> [What the task requires]: Write the data out again, exactly as given.

> [Source material]:
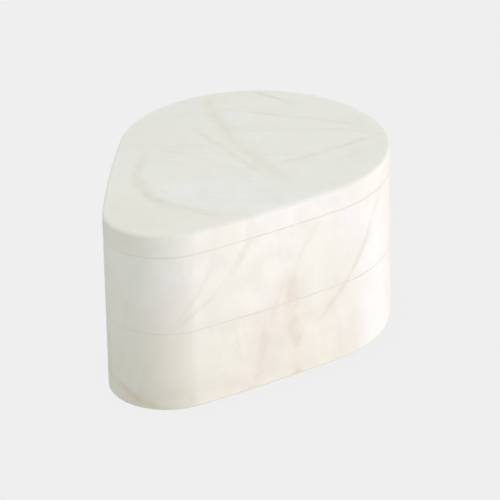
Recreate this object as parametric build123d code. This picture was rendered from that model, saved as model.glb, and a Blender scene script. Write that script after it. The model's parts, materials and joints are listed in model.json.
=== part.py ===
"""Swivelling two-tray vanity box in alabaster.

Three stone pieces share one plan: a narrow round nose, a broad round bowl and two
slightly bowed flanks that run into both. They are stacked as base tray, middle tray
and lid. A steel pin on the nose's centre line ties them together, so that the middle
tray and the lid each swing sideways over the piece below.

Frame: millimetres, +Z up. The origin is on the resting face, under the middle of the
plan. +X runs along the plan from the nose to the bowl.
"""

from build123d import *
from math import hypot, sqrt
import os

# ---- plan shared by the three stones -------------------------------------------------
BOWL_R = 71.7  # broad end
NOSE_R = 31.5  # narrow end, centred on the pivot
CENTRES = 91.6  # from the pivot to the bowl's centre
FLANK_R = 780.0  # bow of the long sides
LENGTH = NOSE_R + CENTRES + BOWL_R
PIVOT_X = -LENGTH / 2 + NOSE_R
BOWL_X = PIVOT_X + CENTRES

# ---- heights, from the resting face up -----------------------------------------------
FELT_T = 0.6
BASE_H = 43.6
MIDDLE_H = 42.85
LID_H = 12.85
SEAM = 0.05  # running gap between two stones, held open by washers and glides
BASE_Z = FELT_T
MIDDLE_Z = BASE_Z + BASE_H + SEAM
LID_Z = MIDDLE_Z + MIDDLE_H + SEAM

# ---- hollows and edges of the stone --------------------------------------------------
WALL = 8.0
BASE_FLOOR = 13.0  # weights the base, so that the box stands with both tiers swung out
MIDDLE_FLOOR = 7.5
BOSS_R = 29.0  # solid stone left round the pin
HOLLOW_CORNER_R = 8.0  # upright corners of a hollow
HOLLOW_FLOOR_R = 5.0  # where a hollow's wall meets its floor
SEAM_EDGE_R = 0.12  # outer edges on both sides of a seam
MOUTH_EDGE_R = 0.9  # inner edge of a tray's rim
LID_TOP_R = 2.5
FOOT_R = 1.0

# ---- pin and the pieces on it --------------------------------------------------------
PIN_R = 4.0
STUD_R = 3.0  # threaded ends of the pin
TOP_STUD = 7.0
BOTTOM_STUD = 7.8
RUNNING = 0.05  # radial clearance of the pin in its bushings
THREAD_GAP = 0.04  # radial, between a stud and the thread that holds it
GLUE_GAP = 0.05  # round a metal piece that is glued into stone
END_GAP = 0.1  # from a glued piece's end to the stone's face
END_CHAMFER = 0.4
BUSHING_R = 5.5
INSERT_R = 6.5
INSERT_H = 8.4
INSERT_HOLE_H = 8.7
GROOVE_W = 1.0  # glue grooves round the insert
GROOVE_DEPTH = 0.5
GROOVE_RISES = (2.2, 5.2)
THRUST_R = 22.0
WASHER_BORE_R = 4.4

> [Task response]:
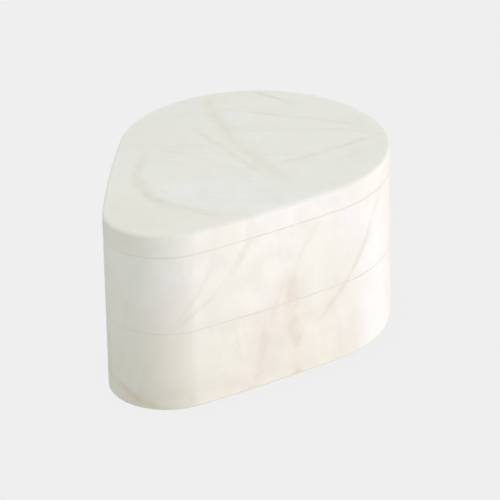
Recreate this object as parametric build123d code. This picture was rendered from that model, saved as model.glb, and a Blender scene script. Write that script after it. The model's parts, materials and joints are listed in model.json.
=== part.py ===
"""Swivelling two-tray vanity box in alabaster.

Three stone pieces share one plan: a narrow round nose, a broad round bowl and two
slightly bowed flanks that run into both. They are stacked as base tray, middle tray
and lid. A steel pin on the nose's centre line ties them together, so that the middle
tray and the lid each swing sideways over the piece below.

Frame: millimetres, +Z up. The origin is on the resting face, under the middle of the
plan. +X runs along the plan from the nose to the bowl.
"""

from build123d import *
from math import hypot, sqrt
import os

# ---- plan shared by the three stones -------------------------------------------------
BOWL_R = 71.7  # broad end
NOSE_R = 31.5  # narrow end, centred on the pivot
CENTRES = 91.6  # from the pivot to the bowl's centre
FLANK_R = 780.0  # bow of the long sides
LENGTH = NOSE_R + CENTRES + BOWL_R
PIVOT_X = -LENGTH / 2 + NOSE_R
BOWL_X = PIVOT_X + CENTRES

# ---- heights, from the resting face up -----------------------------------------------
FELT_T = 0.6
BASE_H = 43.6
MIDDLE_H = 42.85
LID_H = 12.85
SEAM = 0.05  # running gap between two stones, held open by washers and glides
BASE_Z = FELT_T
MIDDLE_Z = BASE_Z + BASE_H + SEAM
LID_Z = MIDDLE_Z + MIDDLE_H + SEAM

# ---- hollows and edges of the stone --------------------------------------------------
WALL = 8.0
BASE_FLOOR = 13.0  # weights the base, so that the box stands with both tiers swung out
MIDDLE_FLOOR = 7.5
BOSS_R = 29.0  # solid stone left round the pin
HOLLOW_CORNER_R = 8.0  # upright corners of a hollow
HOLLOW_FLOOR_R = 5.0  # where a hollow's wall meets its floor
SEAM_EDGE_R = 0.12  # outer edges on both sides of a seam
MOUTH_EDGE_R = 0.9  # inner edge of a tray's rim
LID_TOP_R = 2.5
FOOT_R = 1.0

# ---- pin and the pieces on it --------------------------------------------------------
PIN_R = 4.0
STUD_R = 3.0  # threaded ends of the pin
TOP_STUD = 7.0
BOTTOM_STUD = 7.8
RUNNING = 0.05  # radial clearance of the pin in its bushings
THREAD_GAP = 0.04  # radial, between a stud and the thread that holds it
GLUE_GAP = 0.05  # round a metal piece that is glued into stone
END_GAP = 0.1  # from a glued piece's end to the stone's face
END_CHAMFER = 0.4
BUSHING_R = 5.5
INSERT_R = 6.5
INSERT_H = 8.4
INSERT_HOLE_H = 8.7
GROOVE_W = 1.0  # glue grooves round the insert
GROOVE_DEPTH = 0.5
GROOVE_RISES = (2.2, 5.2)
THRUST_R = 22.0
WASHER_BORE_R = 4.4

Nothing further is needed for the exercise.